No sé si soy mejor lector ahora que entonces. Desde luego, soy diferente. Por supuesto, me he hecho más tolerante. En cada libro que abro me empeño en que tiene que haber algo que valga la pena. Me guío mucho por las referencias que me dan escritores de tan buen instinto literario como Fernando Savater (olvidaba decir que su libro La infancia recuperada, leído en la veintena, me confortó como pocos en mi vida: dio valor literario a esos autores con los que había crecido y que no aparecían en las historias de la literatura, como Stevenson, Tolkien o la misma Richmal Crompton) o Jorge Luis Borges, al que debo agradecimiento eterno no solo por sus propias obras sino por ser el escritor generoso que a más autores buenos me ha llevado.
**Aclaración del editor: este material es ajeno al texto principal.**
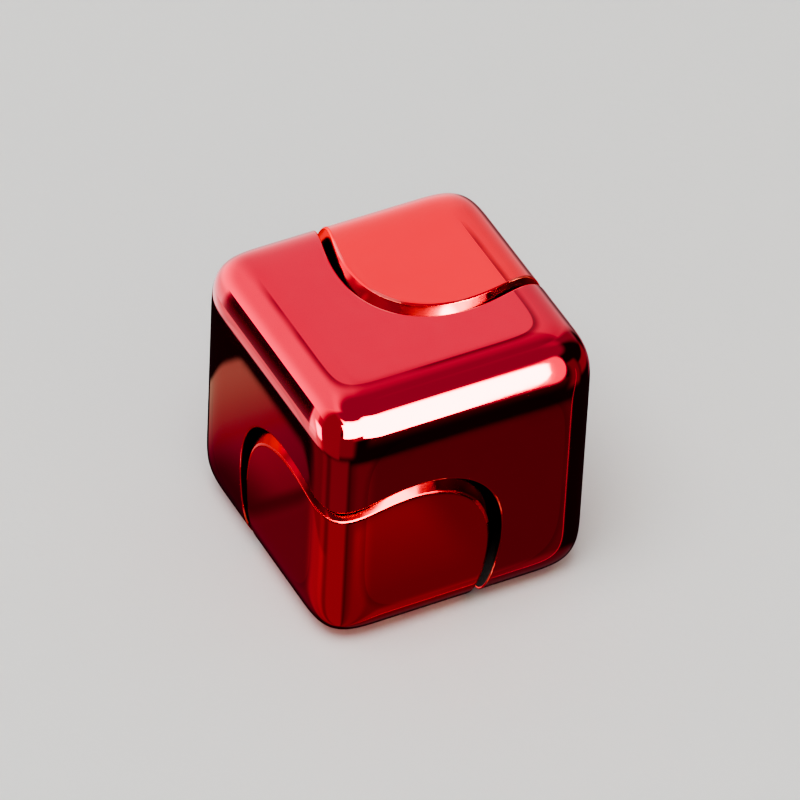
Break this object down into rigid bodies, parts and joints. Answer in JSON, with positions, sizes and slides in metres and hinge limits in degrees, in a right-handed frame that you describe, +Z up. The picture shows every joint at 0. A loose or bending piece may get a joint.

Releo mucho: un mismo autor nos dice cosas diferentes en cada época de nuestras vidas, por no hablar de que una novela antes rechazada, de pronto se nos revela diáfana y maravillosa (insisto: para mí, el ejemplo emblemático es Volverás a Región). E intento recuperar a aquellos autores que me he dejado atrás y que sé que a muchos buenos lectores les parecen imprescindibles: qué alegría descubrir que Galdós, a quien en esos años del bachillerato esquivé (porque Doña Perfecta me pareció muy mala), o Balzac de pronto me dicen cosas que antes no había sabido escuchar. A cambio, reconozco descuidar mucho la literatura de «estreno», con las lógicas salvedades. Me digo que me queda tanto por descubrir de autores sobradamente queridos, o por releer, que no puedo tener tiempo para todo. Y, siempre, me fascinan las relaciones entre la literatura y el cine: en este blog hay sobrados ejemplos de ello.
No creo que mi recorrido como lector en esos años de formación o de forja sea diferente del de muchos otros que fueran atrapados por la literatura en el mismo tiempo. Seguramente compartiremos, si somos de parecida edad, muchas lecturas, del mismo modo que diferirán los autores que nos descubrieron, ya más crecidos, lo que hace distinto a un escritor de otro. Y cada uno tendrá su propia magdalena proustiana que lo llevará a aquellos días pasados. La mía es un viejo libro de Bruguera, cuya página inicial, en forma de tebeo, mostraba a tres niños agarrando a duras penas la rueda del timón de un barco que está siendo desmantelado por el huracán. Y agradezco infinito que sus majestades los Reyes Magos intuyeran tan bien que aquella novela cambiaría mi vida.